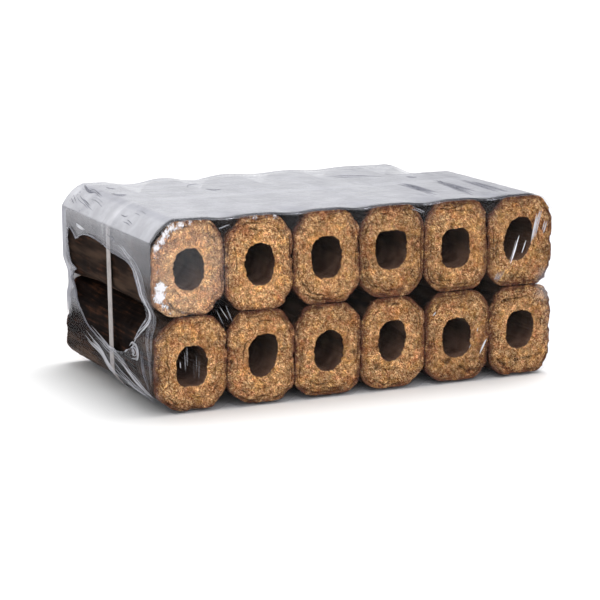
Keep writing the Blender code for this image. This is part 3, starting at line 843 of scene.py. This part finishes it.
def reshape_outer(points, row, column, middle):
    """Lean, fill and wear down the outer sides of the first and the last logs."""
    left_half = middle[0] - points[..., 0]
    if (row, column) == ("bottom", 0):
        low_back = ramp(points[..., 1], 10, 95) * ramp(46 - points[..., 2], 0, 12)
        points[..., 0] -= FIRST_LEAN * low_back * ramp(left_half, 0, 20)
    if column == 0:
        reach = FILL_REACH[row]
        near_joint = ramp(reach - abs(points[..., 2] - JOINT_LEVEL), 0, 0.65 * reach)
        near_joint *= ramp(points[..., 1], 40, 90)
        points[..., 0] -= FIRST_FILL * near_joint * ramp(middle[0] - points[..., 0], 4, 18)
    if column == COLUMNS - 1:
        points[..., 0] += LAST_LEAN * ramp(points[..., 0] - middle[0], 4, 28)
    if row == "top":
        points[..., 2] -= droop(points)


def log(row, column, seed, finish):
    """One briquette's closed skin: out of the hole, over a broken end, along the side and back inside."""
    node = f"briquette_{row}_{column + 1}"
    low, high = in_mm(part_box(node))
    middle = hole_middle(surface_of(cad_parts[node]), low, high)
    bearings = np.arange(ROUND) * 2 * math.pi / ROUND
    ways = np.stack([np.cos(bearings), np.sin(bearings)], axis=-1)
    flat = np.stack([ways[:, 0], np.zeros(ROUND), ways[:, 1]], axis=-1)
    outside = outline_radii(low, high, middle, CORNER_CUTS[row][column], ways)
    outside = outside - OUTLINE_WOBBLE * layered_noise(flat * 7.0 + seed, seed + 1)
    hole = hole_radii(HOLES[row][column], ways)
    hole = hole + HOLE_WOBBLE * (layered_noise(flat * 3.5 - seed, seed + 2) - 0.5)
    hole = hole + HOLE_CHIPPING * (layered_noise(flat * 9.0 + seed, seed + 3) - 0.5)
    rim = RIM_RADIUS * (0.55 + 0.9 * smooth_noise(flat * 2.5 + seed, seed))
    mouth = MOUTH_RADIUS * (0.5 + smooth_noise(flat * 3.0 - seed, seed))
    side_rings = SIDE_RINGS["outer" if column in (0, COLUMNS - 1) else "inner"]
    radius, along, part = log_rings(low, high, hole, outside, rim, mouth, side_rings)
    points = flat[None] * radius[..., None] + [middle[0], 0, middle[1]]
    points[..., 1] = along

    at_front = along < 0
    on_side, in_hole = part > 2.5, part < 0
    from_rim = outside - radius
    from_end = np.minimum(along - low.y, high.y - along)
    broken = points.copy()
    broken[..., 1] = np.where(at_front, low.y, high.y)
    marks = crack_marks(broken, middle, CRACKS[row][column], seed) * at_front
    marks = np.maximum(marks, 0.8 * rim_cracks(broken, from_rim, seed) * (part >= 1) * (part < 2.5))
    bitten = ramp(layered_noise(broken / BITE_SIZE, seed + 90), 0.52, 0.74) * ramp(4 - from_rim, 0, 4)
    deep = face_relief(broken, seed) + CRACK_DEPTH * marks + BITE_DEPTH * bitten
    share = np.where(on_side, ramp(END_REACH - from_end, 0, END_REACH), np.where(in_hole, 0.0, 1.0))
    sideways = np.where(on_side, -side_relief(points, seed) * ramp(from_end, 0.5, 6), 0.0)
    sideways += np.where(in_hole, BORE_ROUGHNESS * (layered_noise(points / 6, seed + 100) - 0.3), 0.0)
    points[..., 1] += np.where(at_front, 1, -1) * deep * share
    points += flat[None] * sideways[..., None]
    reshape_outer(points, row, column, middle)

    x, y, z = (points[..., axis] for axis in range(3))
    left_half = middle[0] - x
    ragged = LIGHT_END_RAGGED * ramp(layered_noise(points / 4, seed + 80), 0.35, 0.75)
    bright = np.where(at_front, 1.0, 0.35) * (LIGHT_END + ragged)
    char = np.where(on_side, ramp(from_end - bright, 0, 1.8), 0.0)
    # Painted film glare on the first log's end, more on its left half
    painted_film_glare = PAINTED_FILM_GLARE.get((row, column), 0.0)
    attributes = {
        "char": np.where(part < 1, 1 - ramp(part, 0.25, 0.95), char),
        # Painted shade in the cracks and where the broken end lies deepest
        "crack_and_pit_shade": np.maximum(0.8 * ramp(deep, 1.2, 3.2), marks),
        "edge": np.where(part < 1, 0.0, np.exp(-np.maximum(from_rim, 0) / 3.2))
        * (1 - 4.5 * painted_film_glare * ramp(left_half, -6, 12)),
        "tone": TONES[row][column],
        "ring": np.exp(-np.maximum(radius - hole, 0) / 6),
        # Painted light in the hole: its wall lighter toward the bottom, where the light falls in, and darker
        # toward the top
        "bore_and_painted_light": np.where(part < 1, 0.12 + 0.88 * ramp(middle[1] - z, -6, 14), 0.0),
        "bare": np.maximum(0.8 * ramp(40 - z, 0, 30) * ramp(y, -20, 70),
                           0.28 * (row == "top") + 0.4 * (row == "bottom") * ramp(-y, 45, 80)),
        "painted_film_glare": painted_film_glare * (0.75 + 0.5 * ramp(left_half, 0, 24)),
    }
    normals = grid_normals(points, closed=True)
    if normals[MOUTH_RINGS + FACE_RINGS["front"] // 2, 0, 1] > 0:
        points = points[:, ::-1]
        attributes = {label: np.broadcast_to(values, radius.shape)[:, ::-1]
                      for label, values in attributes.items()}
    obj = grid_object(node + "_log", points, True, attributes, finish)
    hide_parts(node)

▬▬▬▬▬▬

Your task is to print the whole listing again exactly.

● FULL SOLUTION
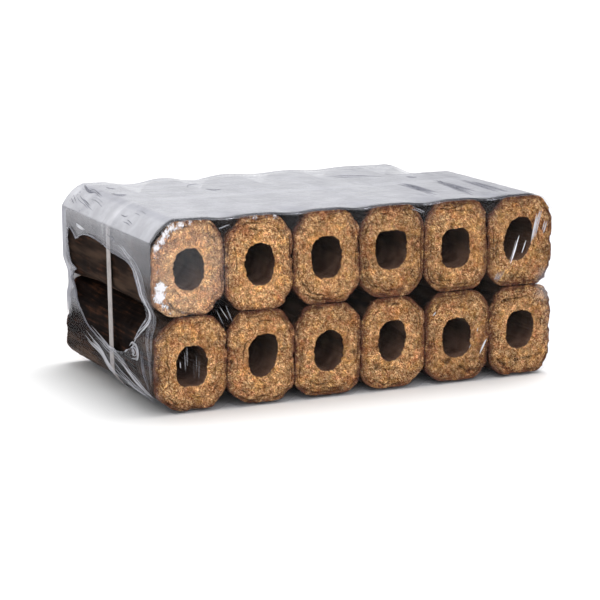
Keep writing the Blender code for this image. This is part 3, starting at line 843 of scene.py. This part finishes it.
def reshape_outer(points, row, column, middle):
    """Lean, fill and wear down the outer sides of the first and the last logs."""
    left_half = middle[0] - points[..., 0]
    if (row, column) == ("bottom", 0):
        low_back = ramp(points[..., 1], 10, 95) * ramp(46 - points[..., 2], 0, 12)
        points[..., 0] -= FIRST_LEAN * low_back * ramp(left_half, 0, 20)
    if column == 0:
        reach = FILL_REACH[row]
        near_joint = ramp(reach - abs(points[..., 2] - JOINT_LEVEL), 0, 0.65 * reach)
        near_joint *= ramp(points[..., 1], 40, 90)
        points[..., 0] -= FIRST_FILL * near_joint * ramp(middle[0] - points[..., 0], 4, 18)
    if column == COLUMNS - 1:
        points[..., 0] += LAST_LEAN * ramp(points[..., 0] - middle[0], 4, 28)
    if row == "top":
        points[..., 2] -= droop(points)


def log(row, column, seed, finish):
    """One briquette's closed skin: out of the hole, over a broken end, along the side and back inside."""
    node = f"briquette_{row}_{column + 1}"
    low, high = in_mm(part_box(node))
    middle = hole_middle(surface_of(cad_parts[node]), low, high)
    bearings = np.arange(ROUND) * 2 * math.pi / ROUND
    ways = np.stack([np.cos(bearings), np.sin(bearings)], axis=-1)
    flat = np.stack([ways[:, 0], np.zeros(ROUND), ways[:, 1]], axis=-1)
    outside = outline_radii(low, high, middle, CORNER_CUTS[row][column], ways)
    outside = outside - OUTLINE_WOBBLE * layered_noise(flat * 7.0 + seed, seed + 1)
    hole = hole_radii(HOLES[row][column], ways)
    hole = hole + HOLE_WOBBLE * (layered_noise(flat * 3.5 - seed, seed + 2) - 0.5)
    hole = hole + HOLE_CHIPPING * (layered_noise(flat * 9.0 + seed, seed + 3) - 0.5)
    rim = RIM_RADIUS * (0.55 + 0.9 * smooth_noise(flat * 2.5 + seed, seed))
    mouth = MOUTH_RADIUS * (0.5 + smooth_noise(flat * 3.0 - seed, seed))
    side_rings = SIDE_RINGS["outer" if column in (0, COLUMNS - 1) else "inner"]
    radius, along, part = log_rings(low, high, hole, outside, rim, mouth, side_rings)
    points = flat[None] * radius[..., None] + [middle[0], 0, middle[1]]
    points[..., 1] = along

    at_front = along < 0
    on_side, in_hole = part > 2.5, part < 0
    from_rim = outside - radius
    from_end = np.minimum(along - low.y, high.y - along)
    broken = points.copy()
    broken[..., 1] = np.where(at_front, low.y, high.y)
    marks = crack_marks(broken, middle, CRACKS[row][column], seed) * at_front
    marks = np.maximum(marks, 0.8 * rim_cracks(broken, from_rim, seed) * (part >= 1) * (part < 2.5))
    bitten = ramp(layered_noise(broken / BITE_SIZE, seed + 90), 0.52, 0.74) * ramp(4 - from_rim, 0, 4)
    deep = face_relief(broken, seed) + CRACK_DEPTH * marks + BITE_DEPTH * bitten
    share = np.where(on_side, ramp(END_REACH - from_end, 0, END_REACH), np.where(in_hole, 0.0, 1.0))
    sideways = np.where(on_side, -side_relief(points, seed) * ramp(from_end, 0.5, 6), 0.0)
    sideways += np.where(in_hole, BORE_ROUGHNESS * (layered_noise(points / 6, seed + 100) - 0.3), 0.0)
    points[..., 1] += np.where(at_front, 1, -1) * deep * share
    points += flat[None] * sideways[..., None]
    reshape_outer(points, row, column, middle)

    x, y, z = (points[..., axis] for axis in range(3))
    left_half = middle[0] - x
    ragged = LIGHT_END_RAGGED * ramp(layered_noise(points / 4, seed + 80), 0.35, 0.75)
    bright = np.where(at_front, 1.0, 0.35) * (LIGHT_END + ragged)
    char = np.where(on_side, ramp(from_end - bright, 0, 1.8), 0.0)
    # Painted film glare on the first log's end, more on its left half
    painted_film_glare = PAINTED_FILM_GLARE.get((row, column), 0.0)
    attributes = {
        "char": np.where(part < 1, 1 - ramp(part, 0.25, 0.95), char),
        # Painted shade in the cracks and where the broken end lies deepest
        "crack_and_pit_shade": np.maximum(0.8 * ramp(deep, 1.2, 3.2), marks),
        "edge": np.where(part < 1, 0.0, np.exp(-np.maximum(from_rim, 0) / 3.2))
        * (1 - 4.5 * painted_film_glare * ramp(left_half, -6, 12)),
        "tone": TONES[row][column],
        "ring": np.exp(-np.maximum(radius - hole, 0) / 6),
        # Painted light in the hole: its wall lighter toward the bottom, where the light falls in, and darker
        # toward the top
        "bore_and_painted_light": np.where(part < 1, 0.12 + 0.88 * ramp(middle[1] - z, -6, 14), 0.0),
        "bare": np.maximum(0.8 * ramp(40 - z, 0, 30) * ramp(y, -20, 70),
                           0.28 * (row == "top") + 0.4 * (row == "bottom") * ramp(-y, 45, 80)),
        "painted_film_glare": painted_film_glare * (0.75 + 0.5 * ramp(left_half, 0, 24)),
    }
    normals = grid_normals(points, closed=True)
    if normals[MOUTH_RINGS + FACE_RINGS["front"] // 2, 0, 1] > 0:
        points = points[:, ::-1]
        attributes = {label: np.broadcast_to(values, radius.shape)[:, ::-1]
                      for label, values in attributes.items()}
    obj = grid_object(node + "_log", points, True, attributes, finish)
    hide_parts(node)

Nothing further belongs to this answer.